Shouldn't the camera use the isp clock?
@lategoodbye the camera sensor->csi-rx is a separate pipeline, and if I understand correctly the sensor clock is supplied through an external crystal (which is part of the camera module), and not through the RPi4 SoC/board. Hence we model it as a fixed clock in DT.
The ISP pipeline is purely memory to memory, so it operates on pointers to the raw frame buffers captured from camera.
But I'm not aware of how the ISP and firmware clocking looks like on the SoC side, so I don't know if there should be any consumer for the ISP clock.
fw-clk-isp (fw driver) is at 250 MHz, while isp (ARM driver) is at 500 MHz in the dumps.
This is the case even when I revert 919d6924ae9b4 where the ISP works fine. I wonder if marking the ISP clock as critical is a good enough fix for now? As doing that also solves the issue without reverting the whole commit.
Thanks for the explanation.
In case there is a clock defined in Linux there should be a consumer otherwise the clock framework disables this unused clock after boot. Making the clock critical avoids this issue. You can give it a try to proceed.
Makes sense. And yes, trying that in https://github.com/jailuthra/linux/commit/078854c37cbc892564be8bf6bc5ce48249a799de fixes the issue without needing reverts.
I'll post that to linux-clk@ for review.
@jailuthra The mentioned patch https://github.com/torvalds/linux/commit/4adc20ba95d472a919f54d441663924e33c92279 is currently in mainline. Does your change still works on top of Linux 6.18-rc3 ?
@lategoodbye Just rebased on top of v6.18-rc3 and it still works fine.
Sorry, I've been out of the office for a few days.
Exposing of the ISP clock was probably an error as it is driven by the firmware, but appears to date back to 2012 when life was very different. Commit 410cf8252e5 was then a clean up that exposed it via the Linux driver.
The firmware should be internally requesting the clock and power domain when processing frames, so it's not totally clear as to why that doesn't avoid issues. I'll have a discussion with @naushir about it.
@6by9 no problem. I had posted a patch to mark the ISP clock as critical: https://lore.kernel.org/linux-clk/[email protected]/
But now I think it would be cleaner to drop that clock altogether from linux. Or if that is not possible, then at least have bcm2835-isp as a linux user for it even if it's the firmware that drives it. What do you and @naushir think?
@jailuthra What do mean by "drop that clock"? The Linux kernel must always be backward compatible to old DTB (ABI).

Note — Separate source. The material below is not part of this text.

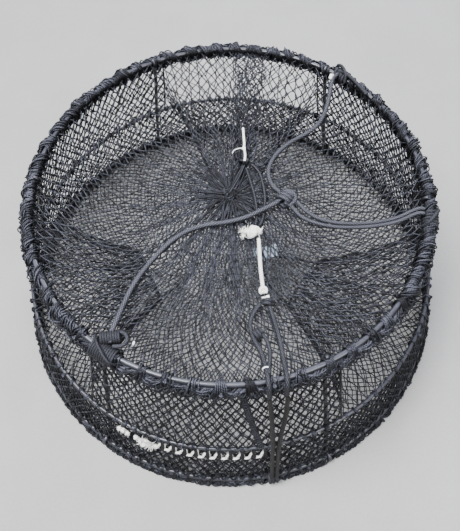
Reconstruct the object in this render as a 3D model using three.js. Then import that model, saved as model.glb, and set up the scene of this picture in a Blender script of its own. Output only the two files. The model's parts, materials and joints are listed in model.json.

@lategoodbye sorry I meant that rather than marking it as critical, we altogether drop the registration of clk_id = RPI_FIRMWARE_ISP_CLK_ID (= 7), by reverting https://github.com/raspberrypi/linux/commit/410cf8252e5c595dd7d20cb176359842c35bc4cb.
Does that count as breaking ABI/DT? Unless I missed some old downstream kernels, I don't see any device tree users of "&firmware_clocks 7" in rpi-6.12 and mainline, as we don't use it in the linux ISP driver (nor is the ISP separately modeled in the device tree, only vchiq mailbox is).
I don't see any device tree users of "&firmware_clocks 7" in rpi-6.12 and mainline
Argh, I now checked arm64/dts and the bcm2712-ds.dtsi uses it for PISP BE :(
I had the BCM2835_CLOCK_ISP in the upstream DTS / clk-bcm2835 in mind, which could make things more complicated.
I've discussed with Naush.
For Pi0-4 all users of the ISP clock are controlled by the firmware. The ISP is also used by both video encode and video decode for "cheap" format conversion. We are never going to get permission from Broadcom to release an open source driver for that ISP block, so there will never be a kernel-side user of it..
For Pi5 the only user is the PISP Backend, and the firmware will never use it.
Removing the clock from the enumeration is going to cause problems, but I will look at disconnecting it within the firmware for Pi0-4 as the kernel should never change it. I'll also review whether there are any other clocks that are in the same situation.